▶ _TO DO_: Find the line that contains "mesh = cad_parts[node].data"; then retype it and each line after it, exactly, through the final line of the data below.

▶ _INFORMATION PROVIDED_:
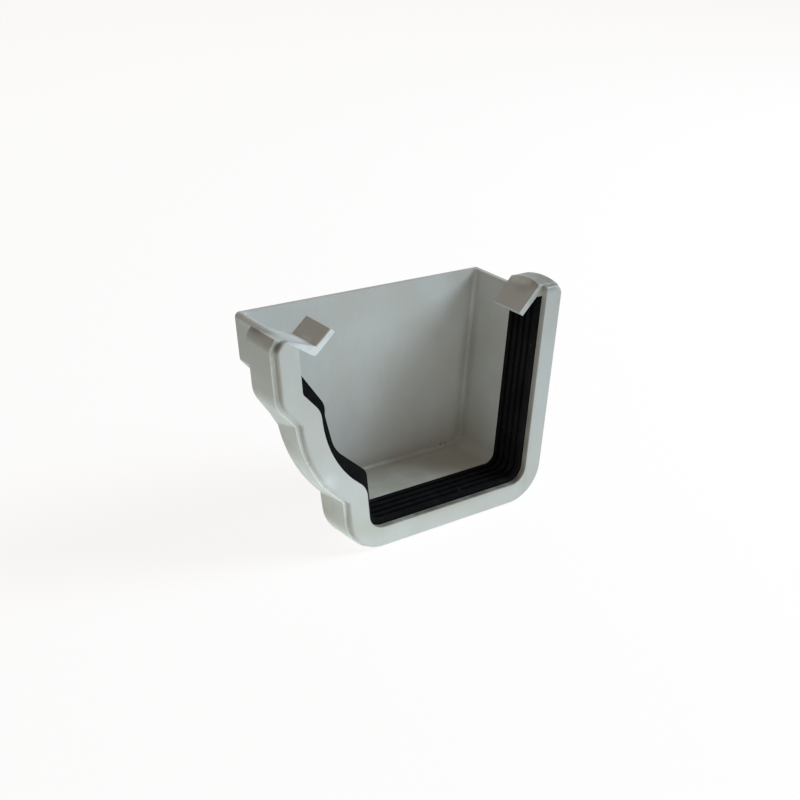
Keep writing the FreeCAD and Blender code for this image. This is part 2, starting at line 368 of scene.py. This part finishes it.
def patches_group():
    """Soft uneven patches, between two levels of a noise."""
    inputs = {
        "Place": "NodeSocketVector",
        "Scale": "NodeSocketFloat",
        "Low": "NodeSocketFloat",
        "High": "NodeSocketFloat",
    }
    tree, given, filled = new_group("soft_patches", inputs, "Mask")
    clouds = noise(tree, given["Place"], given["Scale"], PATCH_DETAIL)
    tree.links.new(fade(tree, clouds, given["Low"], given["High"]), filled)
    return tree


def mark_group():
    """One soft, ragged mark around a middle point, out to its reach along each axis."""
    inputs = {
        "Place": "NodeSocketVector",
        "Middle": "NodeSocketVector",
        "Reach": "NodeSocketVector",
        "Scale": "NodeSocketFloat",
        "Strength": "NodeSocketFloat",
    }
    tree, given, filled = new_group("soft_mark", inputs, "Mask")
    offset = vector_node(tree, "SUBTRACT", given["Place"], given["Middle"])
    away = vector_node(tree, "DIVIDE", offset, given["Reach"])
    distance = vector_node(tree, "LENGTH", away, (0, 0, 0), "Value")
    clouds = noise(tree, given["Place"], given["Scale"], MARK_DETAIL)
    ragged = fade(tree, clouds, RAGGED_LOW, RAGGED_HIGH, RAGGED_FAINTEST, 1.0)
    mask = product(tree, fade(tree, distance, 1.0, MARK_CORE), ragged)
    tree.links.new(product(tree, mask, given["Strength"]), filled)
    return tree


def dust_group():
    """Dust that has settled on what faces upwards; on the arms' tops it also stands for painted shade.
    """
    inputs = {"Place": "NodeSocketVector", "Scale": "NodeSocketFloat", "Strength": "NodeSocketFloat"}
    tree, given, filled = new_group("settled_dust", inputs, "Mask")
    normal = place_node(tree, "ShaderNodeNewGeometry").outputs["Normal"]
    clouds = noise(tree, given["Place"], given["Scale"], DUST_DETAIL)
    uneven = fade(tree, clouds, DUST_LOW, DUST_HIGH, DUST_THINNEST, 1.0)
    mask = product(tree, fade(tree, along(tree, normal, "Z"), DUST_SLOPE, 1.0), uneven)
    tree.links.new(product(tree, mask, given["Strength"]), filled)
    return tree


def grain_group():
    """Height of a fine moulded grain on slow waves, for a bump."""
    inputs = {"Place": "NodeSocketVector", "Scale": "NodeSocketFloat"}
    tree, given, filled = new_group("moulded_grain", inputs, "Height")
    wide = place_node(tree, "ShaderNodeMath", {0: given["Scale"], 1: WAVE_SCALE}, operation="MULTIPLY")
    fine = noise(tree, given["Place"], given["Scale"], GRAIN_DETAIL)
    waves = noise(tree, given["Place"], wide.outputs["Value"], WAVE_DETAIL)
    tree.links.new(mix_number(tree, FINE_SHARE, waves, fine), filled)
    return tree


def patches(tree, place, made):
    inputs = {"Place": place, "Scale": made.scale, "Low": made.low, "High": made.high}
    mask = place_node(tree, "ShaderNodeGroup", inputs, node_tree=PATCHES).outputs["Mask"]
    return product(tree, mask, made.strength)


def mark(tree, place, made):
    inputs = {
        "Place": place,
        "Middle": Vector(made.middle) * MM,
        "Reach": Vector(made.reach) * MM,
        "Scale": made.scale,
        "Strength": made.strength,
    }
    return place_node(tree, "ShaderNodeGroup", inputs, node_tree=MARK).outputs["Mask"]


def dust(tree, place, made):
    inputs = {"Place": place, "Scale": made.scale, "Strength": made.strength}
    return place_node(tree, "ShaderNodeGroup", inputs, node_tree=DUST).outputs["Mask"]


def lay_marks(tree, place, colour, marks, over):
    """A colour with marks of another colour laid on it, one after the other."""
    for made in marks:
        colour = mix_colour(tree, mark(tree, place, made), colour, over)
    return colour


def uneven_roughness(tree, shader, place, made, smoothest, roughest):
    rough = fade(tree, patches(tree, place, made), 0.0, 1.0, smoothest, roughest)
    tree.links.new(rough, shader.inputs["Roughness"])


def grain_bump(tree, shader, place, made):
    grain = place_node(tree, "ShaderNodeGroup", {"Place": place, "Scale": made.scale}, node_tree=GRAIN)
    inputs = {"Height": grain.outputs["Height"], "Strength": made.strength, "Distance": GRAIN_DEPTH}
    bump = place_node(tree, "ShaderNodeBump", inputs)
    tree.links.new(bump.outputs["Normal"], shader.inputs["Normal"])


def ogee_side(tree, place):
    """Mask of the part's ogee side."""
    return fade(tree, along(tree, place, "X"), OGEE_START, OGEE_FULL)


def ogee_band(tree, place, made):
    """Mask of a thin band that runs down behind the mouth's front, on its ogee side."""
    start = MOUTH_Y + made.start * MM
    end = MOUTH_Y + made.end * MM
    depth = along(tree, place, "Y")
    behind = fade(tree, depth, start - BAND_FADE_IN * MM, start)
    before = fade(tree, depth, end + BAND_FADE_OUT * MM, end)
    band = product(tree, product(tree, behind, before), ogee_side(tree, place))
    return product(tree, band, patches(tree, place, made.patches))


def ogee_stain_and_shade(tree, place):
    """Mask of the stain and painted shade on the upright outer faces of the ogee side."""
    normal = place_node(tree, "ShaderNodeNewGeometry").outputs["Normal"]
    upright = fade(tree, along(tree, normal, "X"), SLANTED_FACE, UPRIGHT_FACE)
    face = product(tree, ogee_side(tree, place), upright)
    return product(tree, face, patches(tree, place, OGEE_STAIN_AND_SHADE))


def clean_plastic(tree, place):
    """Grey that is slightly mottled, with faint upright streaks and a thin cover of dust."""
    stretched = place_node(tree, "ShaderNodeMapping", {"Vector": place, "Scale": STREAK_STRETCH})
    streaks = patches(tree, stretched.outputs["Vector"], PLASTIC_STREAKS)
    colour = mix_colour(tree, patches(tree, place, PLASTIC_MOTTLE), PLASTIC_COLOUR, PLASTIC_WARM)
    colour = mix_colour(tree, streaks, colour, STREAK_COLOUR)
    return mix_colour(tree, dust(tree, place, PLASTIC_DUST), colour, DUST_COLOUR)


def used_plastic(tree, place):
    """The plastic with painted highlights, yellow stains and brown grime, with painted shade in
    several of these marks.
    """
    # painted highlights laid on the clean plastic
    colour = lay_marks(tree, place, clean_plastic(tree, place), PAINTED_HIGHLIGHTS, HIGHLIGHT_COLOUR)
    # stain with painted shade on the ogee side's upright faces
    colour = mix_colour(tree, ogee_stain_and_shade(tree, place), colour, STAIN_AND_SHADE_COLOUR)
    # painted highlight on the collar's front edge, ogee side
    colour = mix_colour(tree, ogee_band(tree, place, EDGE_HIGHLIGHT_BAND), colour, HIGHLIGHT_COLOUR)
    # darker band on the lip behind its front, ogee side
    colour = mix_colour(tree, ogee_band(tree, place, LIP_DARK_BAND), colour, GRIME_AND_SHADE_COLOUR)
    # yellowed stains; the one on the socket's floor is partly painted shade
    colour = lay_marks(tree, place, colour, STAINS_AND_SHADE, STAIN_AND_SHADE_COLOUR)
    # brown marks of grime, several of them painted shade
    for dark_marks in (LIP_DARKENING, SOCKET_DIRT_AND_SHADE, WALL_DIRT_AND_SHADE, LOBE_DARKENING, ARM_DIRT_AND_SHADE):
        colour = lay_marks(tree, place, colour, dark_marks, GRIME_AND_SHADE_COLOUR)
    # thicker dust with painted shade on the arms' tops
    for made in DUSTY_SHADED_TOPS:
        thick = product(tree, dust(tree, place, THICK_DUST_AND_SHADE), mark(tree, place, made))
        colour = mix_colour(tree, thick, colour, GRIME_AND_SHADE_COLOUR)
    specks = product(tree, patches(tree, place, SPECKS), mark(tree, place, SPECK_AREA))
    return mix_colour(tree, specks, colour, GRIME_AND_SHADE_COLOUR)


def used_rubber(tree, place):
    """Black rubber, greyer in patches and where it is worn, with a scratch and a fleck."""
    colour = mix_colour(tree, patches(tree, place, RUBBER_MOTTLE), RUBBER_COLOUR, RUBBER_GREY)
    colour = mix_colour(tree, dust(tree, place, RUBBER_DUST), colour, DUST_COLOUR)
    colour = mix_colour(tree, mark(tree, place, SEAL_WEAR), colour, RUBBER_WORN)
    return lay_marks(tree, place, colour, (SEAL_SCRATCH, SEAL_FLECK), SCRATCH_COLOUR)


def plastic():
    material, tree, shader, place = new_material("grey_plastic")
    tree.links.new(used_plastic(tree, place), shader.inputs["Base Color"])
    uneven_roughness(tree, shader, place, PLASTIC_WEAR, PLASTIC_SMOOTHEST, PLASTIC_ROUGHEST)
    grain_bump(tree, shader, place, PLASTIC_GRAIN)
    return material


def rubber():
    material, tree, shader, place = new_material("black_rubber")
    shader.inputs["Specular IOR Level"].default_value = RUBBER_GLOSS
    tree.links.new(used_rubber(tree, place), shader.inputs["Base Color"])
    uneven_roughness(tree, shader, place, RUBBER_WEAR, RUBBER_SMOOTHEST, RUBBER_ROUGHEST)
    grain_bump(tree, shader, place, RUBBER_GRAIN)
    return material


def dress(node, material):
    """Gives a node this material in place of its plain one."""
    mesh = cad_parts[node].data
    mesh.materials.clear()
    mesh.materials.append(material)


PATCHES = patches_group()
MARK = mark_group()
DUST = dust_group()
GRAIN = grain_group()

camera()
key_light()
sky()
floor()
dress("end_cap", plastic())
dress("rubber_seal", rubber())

▶ _RESPONSE FOR THIS EXERCISE_:
    mesh = cad_parts[node].data
    mesh.materials.clear()
    mesh.materials.append(material)


PATCHES = patches_group()
MARK = mark_group()
DUST = dust_group()
GRAIN = grain_group()

camera()
key_light()
sky()
floor()
dress("end_cap", plastic())
dress("rubber_seal", rubber())